On the final night fires rage in the distance; flickering glows interrupted by huge bursts of flame. The man stands, his arms raised as if in surrender. The tents empty as pilgrims swarm from the semicircle of the camps out along the road to the man. Around the man, dancers twirl flaming batons or wield nunchucks trailing fire, to drum beats from a hundred drummers. Chants of "burn him", start, then dwindle in pockets. As the beat quickens, a person appears standing on the platform beneath the man, holding a torch, dwarfed by the neon lit legs. The figure walks to each of the corners, holding the torch to the crowd, then towards the man, to encouraging cheers. Finally, returning to the center, the figure pulls down the torch, bursts into flame, and walks to one leg, then the other, and as the flames roar up the man, runs from the altar.

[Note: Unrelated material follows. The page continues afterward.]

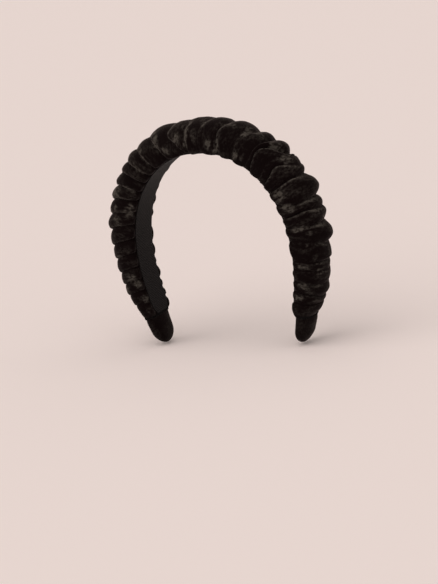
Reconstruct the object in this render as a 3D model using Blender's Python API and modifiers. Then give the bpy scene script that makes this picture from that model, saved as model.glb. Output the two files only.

In the course of the daily routine, if there is such a thing on the playa, we were aware of the man, but he didn't dominate our thoughts. Yes, we made the pilgrimage and stood in front of the 40 foot entity which had brought us all here, but by himself he wasn't the largest sculpture, nor the most moving. But as the flames race up his legs, and explode in spectacular fireworks, and the stylized head catches fire to reveal two magnesium eyes which light the dancing crowd as bright as day, and then as the structure comes apart, first one arm crashes to the ground, then the other, then the whole being topples, blowing up a cloud of sparks, tears well up and I sob for the end and for the new beginnings.

It's a reenactment of one of the most powerful myths in our society, he is sacrificed for our sake; so we must leave, go back to the other world, taking the spirit with us, and find a way to bring just a little bit of that other place back into our regular lives. Maybe now I understand a little bit better the source of Christanity, even if I still can't puzzle the meaning most people take from it.

I'll be doing a larger page later, with photos and descriptions of the structure we built (I'm rather proud that it survived), links to the pages of art we enjoyed, I just wanted to get this out while the memory was still fresh.